Show every line containing "type" by copying it.
== Records for the task
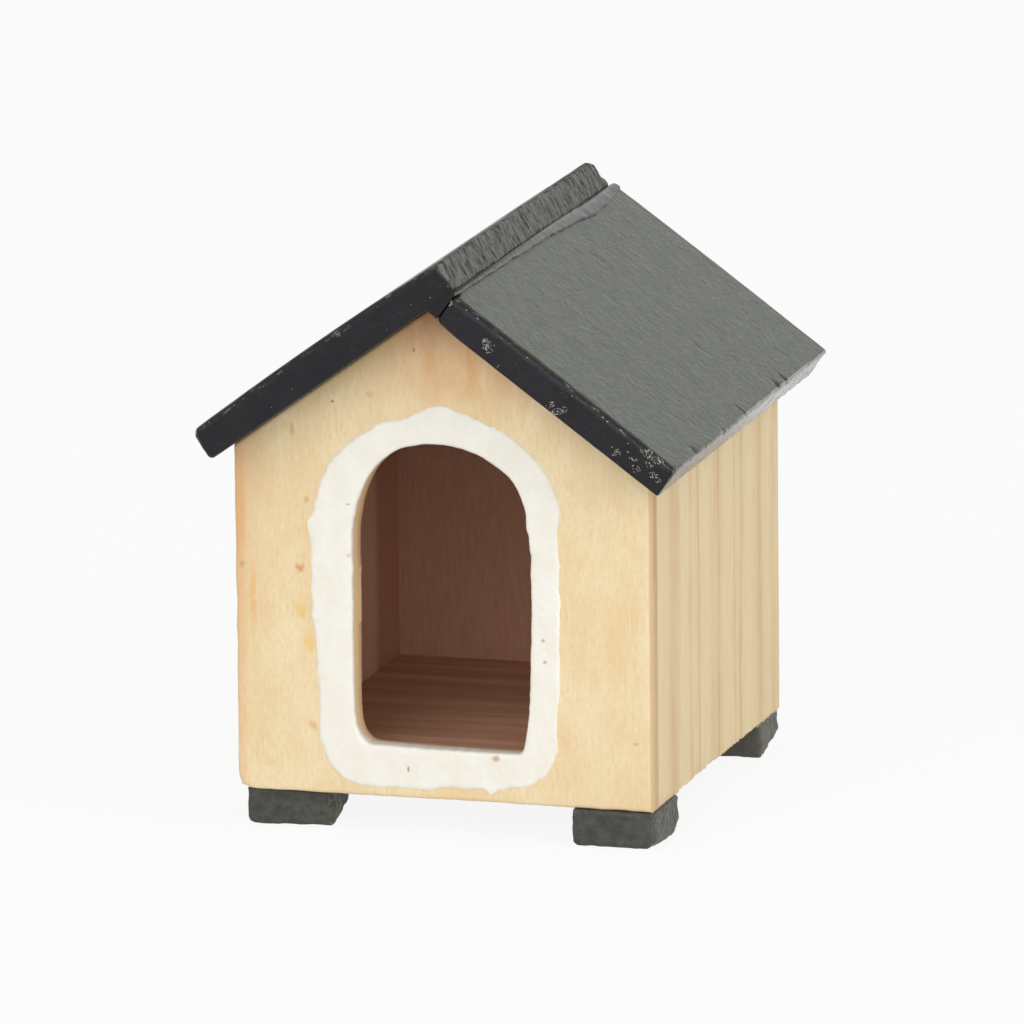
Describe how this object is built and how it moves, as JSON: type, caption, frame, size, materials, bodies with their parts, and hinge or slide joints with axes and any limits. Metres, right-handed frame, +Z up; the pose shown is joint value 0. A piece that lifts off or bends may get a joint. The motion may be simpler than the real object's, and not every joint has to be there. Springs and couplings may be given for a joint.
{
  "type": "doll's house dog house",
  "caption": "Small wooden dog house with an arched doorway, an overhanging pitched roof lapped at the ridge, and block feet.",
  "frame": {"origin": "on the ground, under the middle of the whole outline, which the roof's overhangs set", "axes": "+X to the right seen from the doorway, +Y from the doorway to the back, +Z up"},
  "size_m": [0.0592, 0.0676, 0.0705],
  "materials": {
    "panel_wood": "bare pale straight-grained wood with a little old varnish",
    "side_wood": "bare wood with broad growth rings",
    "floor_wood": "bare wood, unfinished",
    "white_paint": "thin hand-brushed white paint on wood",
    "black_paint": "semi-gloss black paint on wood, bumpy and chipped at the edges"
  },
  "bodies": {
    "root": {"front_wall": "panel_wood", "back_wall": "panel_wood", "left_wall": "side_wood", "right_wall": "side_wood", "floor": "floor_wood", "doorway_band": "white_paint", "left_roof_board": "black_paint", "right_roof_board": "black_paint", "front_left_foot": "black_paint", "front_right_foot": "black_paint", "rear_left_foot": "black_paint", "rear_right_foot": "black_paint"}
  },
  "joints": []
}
====
== Records for the task
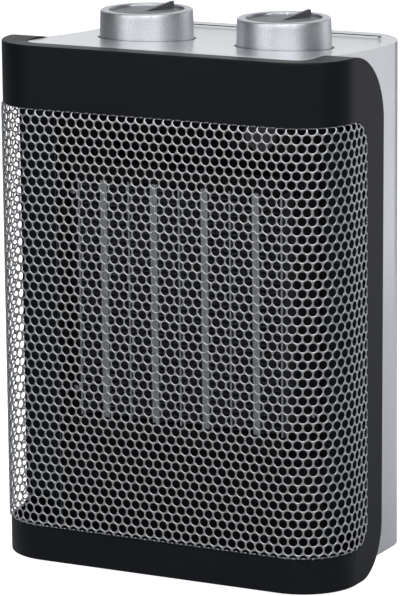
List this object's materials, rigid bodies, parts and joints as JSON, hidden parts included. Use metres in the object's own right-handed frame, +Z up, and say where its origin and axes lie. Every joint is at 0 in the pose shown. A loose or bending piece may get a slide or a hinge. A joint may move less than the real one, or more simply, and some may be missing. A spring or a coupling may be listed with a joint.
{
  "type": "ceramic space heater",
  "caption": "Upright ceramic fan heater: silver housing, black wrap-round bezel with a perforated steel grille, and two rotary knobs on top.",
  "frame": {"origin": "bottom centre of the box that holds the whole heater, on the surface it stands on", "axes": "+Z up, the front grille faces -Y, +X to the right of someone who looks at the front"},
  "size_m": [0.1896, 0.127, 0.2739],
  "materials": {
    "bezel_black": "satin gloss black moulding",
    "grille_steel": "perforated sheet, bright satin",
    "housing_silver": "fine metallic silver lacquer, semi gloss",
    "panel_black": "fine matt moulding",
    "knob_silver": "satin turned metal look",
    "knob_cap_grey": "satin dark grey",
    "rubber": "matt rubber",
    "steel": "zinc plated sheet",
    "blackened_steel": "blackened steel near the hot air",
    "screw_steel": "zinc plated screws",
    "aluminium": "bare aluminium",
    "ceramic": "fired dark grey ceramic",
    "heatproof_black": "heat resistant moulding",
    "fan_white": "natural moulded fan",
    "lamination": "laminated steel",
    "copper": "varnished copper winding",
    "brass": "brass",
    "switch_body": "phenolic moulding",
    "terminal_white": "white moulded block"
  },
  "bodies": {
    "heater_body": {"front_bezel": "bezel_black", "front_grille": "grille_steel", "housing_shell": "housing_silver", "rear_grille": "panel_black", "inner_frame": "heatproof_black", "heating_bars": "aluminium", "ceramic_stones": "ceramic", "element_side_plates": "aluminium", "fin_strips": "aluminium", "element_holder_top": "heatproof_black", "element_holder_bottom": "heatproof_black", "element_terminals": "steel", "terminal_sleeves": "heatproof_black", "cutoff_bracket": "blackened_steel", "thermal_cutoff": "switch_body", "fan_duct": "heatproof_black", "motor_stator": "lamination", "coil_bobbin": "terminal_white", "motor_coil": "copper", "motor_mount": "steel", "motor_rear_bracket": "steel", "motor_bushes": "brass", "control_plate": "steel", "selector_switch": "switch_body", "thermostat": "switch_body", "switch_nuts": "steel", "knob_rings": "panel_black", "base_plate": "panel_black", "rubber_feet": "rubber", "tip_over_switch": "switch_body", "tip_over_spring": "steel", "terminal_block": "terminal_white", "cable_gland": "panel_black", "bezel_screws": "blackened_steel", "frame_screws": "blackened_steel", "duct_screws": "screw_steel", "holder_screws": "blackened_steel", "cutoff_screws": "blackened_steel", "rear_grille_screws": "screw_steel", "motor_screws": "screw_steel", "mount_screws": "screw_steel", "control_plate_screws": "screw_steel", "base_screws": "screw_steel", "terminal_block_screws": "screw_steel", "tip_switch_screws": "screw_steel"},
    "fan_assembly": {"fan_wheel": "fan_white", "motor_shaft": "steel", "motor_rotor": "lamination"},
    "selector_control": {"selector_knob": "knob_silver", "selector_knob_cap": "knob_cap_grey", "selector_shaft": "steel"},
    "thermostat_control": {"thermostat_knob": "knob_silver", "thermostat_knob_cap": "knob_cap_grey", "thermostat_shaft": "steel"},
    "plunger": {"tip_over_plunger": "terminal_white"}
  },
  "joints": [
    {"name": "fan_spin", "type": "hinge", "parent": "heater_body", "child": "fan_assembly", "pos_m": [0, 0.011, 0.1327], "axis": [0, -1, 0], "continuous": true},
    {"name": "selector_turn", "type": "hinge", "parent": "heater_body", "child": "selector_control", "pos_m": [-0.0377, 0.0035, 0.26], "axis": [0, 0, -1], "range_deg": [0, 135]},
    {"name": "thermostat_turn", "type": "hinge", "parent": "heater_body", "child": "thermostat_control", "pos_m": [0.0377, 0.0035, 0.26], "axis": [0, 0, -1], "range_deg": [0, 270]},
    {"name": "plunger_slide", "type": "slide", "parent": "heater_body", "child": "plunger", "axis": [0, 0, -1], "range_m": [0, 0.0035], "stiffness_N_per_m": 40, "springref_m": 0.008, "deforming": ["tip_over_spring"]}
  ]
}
====
Response to this exercise:
Describe how this object is built and how it moves, as JSON: type, caption, frame, size, materials, bodies with their parts, and hinge or slide joints with axes and any limits. Metres, right-handed frame, +Z up; the pose shown is joint value 0. A piece that lifts off or bends may get a joint. The motion may be simpler than the real object's, and not every joint has to be there. Springs and couplings may be given for a joint.
  "type": "doll's house dog house",
  "type": "ceramic space heater",
    {"name": "fan_spin", "type": "hinge", "parent": "heater_body", "child": "fan_assembly", "pos_m": [0, 0.011, 0.1327], "axis": [0, -1, 0], "continuous": true},
    {"name": "selector_turn", "type": "hinge", "parent": "heater_body", "child": "selector_control", "pos_m": [-0.0377, 0.0035, 0.26], "axis": [0, 0, -1], "range_deg": [0, 135]},
    {"name": "thermostat_turn", "type": "hinge", "parent": "heater_body", "child": "thermostat_control", "pos_m": [0.0377, 0.0035, 0.26], "axis": [0, 0, -1], "range_deg": [0, 270]},
    {"name": "plunger_slide", "type": "slide", "parent": "heater_body", "child": "plunger", "axis": [0, 0, -1], "range_m": [0, 0.0035], "stiffness_N_per_m": 40, "springref_m": 0.008, "deforming": ["tip_over_spring"]}